Reproduce the records exactly.

[START OF Material for this exercise]

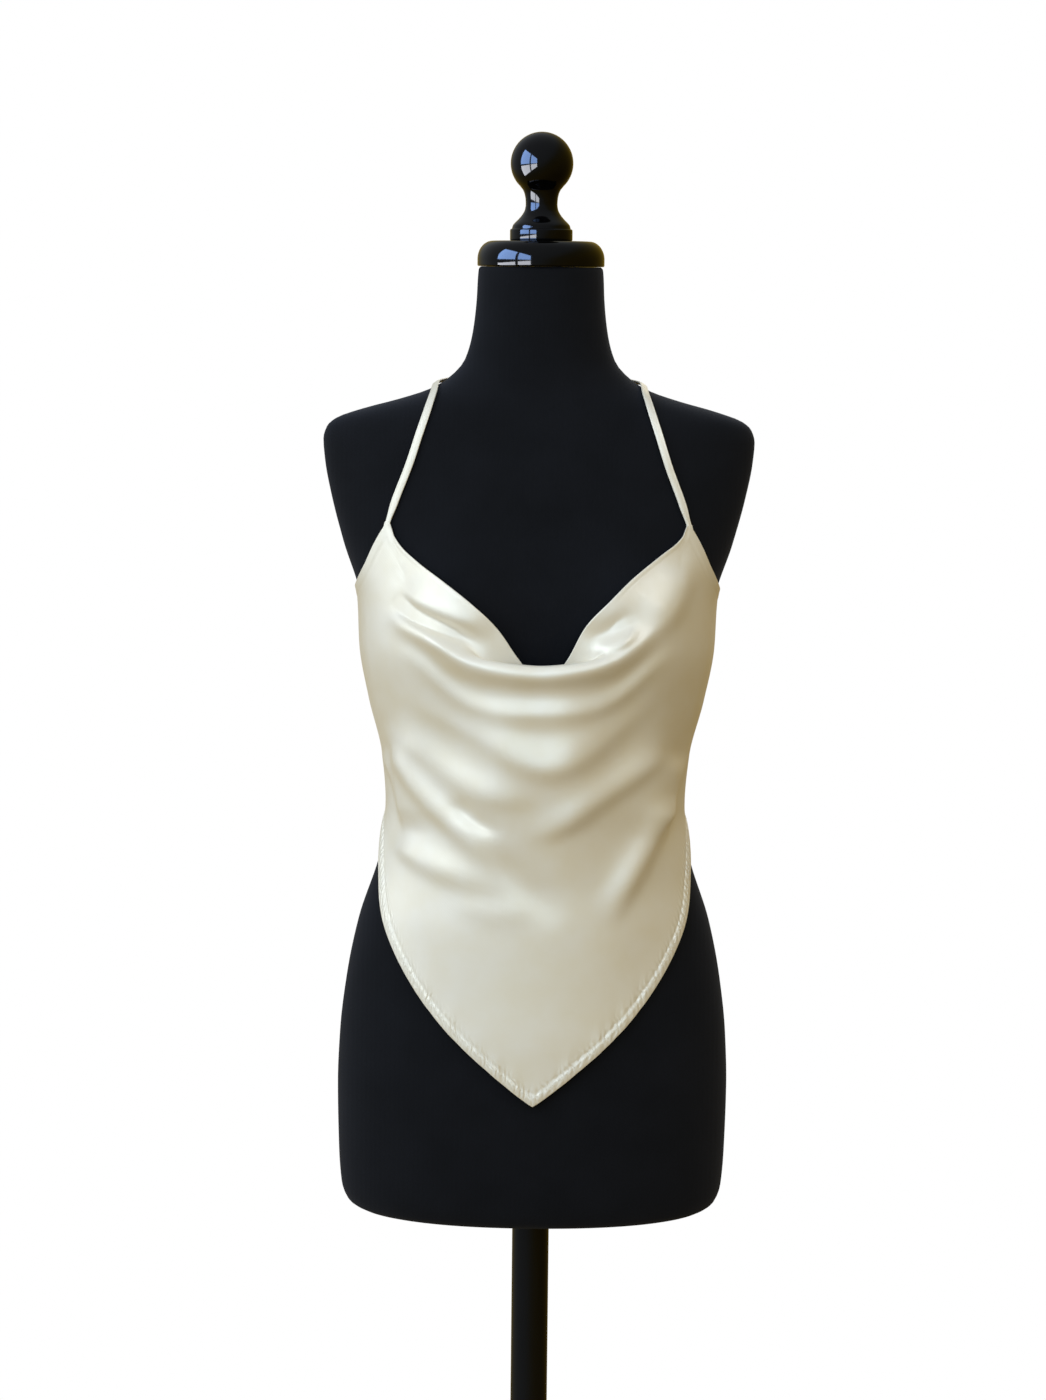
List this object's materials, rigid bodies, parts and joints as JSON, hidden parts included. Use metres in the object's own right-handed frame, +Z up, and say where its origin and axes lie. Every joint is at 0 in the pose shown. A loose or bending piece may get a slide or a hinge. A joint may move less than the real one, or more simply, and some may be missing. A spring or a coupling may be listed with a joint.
{
  "type": "halter neck top on a limbless dress form",
  "caption": "Satin halter neck top with a cowl neckline, open back and pointed hem, worn by a black limbless dress form on a pole stand.",
  "frame": {"origin": "centre of the underside of the stand's base, on the floor", "axes": "+Z up along the pole, -Y out of the front of the top, +X to the right of a viewer who faces the front"},
  "size_m": [0.372, 0.34, 1.6511],
  "materials": {
    "satin": "ivory satin, soft sheen",
    "jersey": "matt black knitted jersey",
    "gloss_black": "polished black",
    "stand_black": "semi-gloss black paint"
  },
  "bodies": {
    "root": {"front_panel": "satin", "neck_strap": "satin", "back_strap": "satin", "torso": "jersey", "neck_cap": "gloss_black", "finial": "gloss_black", "pole": "stand_black", "base": "stand_black"}
  },
  "joints": []
}
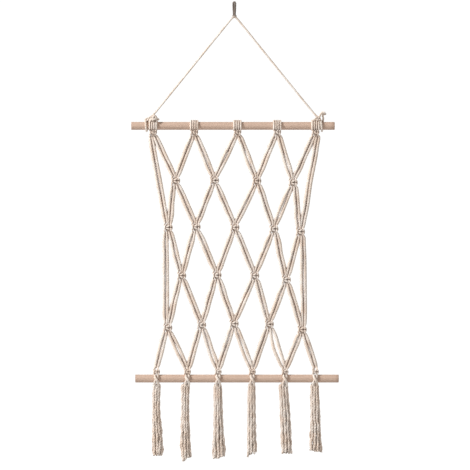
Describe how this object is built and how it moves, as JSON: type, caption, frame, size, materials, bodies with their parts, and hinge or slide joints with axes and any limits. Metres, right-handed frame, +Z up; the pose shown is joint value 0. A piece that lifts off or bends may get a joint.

[END OF Material for this exercise]

** Output of the task **
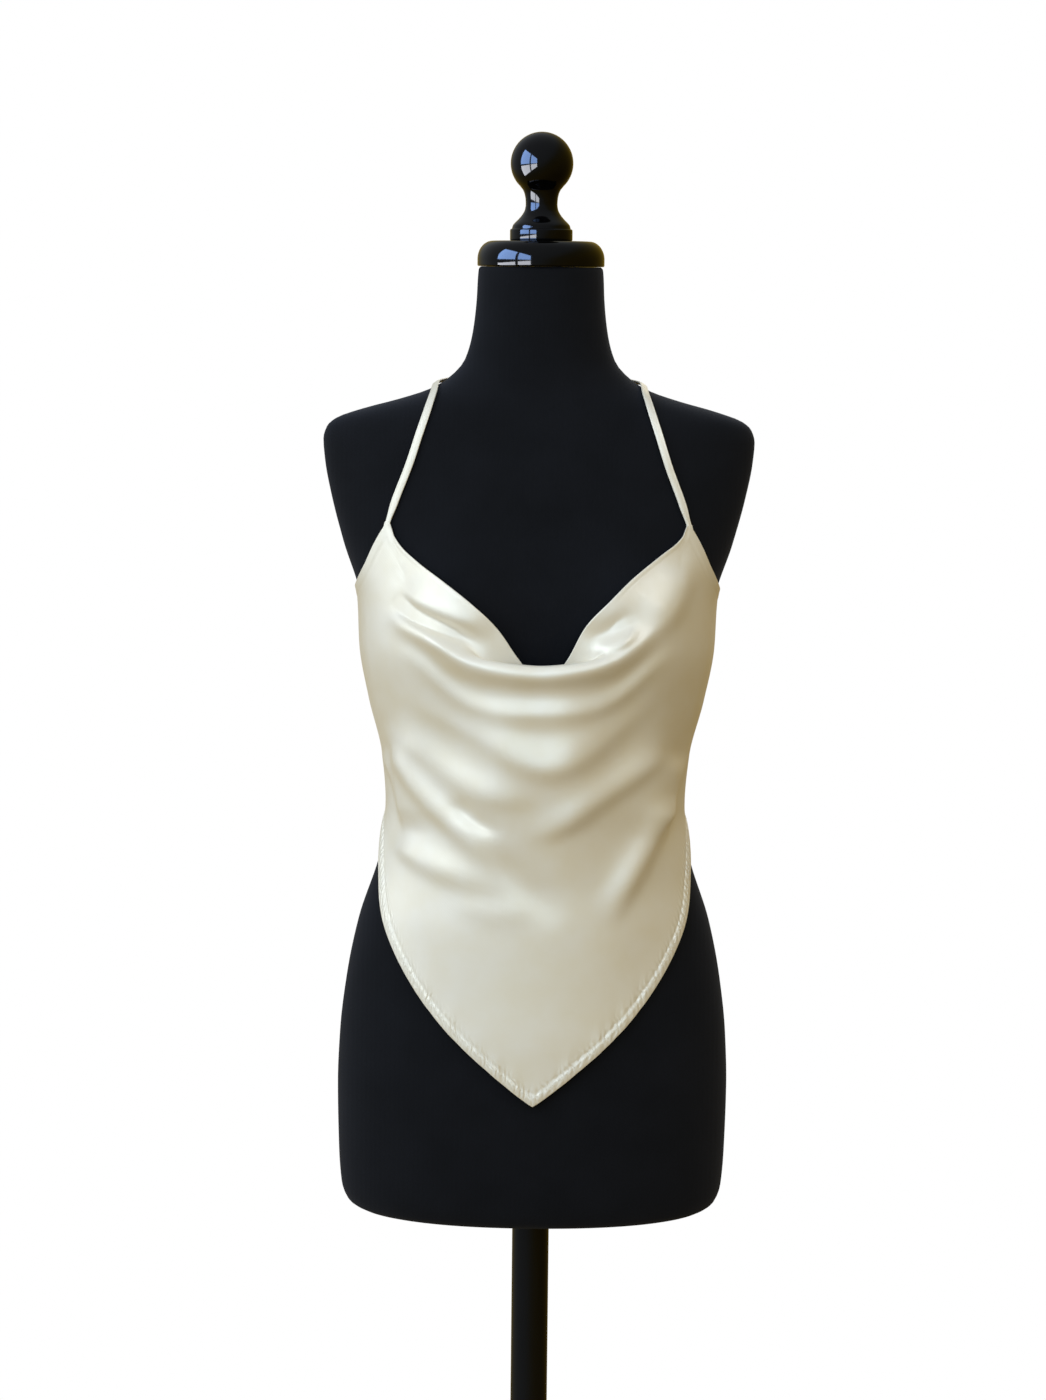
List this object's materials, rigid bodies, parts and joints as JSON, hidden parts included. Use metres in the object's own right-handed frame, +Z up, and say where its origin and axes lie. Every joint is at 0 in the pose shown. A loose or bending piece may get a slide or a hinge. A joint may move less than the real one, or more simply, and some may be missing. A spring or a coupling may be listed with a joint.
{
  "type": "halter neck top on a limbless dress form",
  "caption": "Satin halter neck top with a cowl neckline, open back and pointed hem, worn by a black limbless dress form on a pole stand.",
  "frame": {"origin": "centre of the underside of the stand's base, on the floor", "axes": "+Z up along the pole, -Y out of the front of the top, +X to the right of a viewer who faces the front"},
  "size_m": [0.372, 0.34, 1.6511],
  "materials": {
    "satin": "ivory satin, soft sheen",
    "jersey": "matt black knitted jersey",
    "gloss_black": "polished black",
    "stand_black": "semi-gloss black paint"
  },
  "bodies": {
    "root": {"front_panel": "satin", "neck_strap": "satin", "back_strap": "satin", "torso": "jersey", "neck_cap": "gloss_black", "finial": "gloss_black", "pole": "stand_black", "base": "stand_black"}
  },
  "joints": []
}
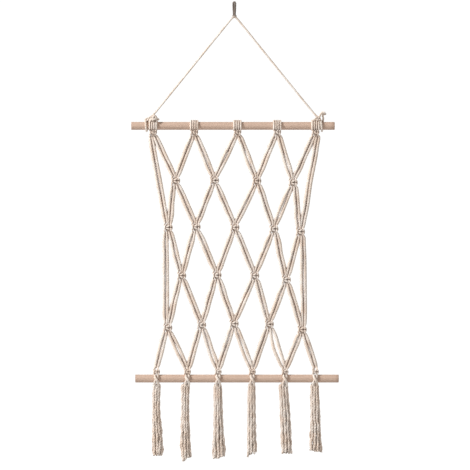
Describe how this object is built and how it moves, as JSON: type, caption, frame, size, materials, bodies with their parts, and hinge or slide joints with axes and any limits. Metres, right-handed frame, +Z up; the pose shown is joint value 0. A piece that lifts off or bends may get a joint.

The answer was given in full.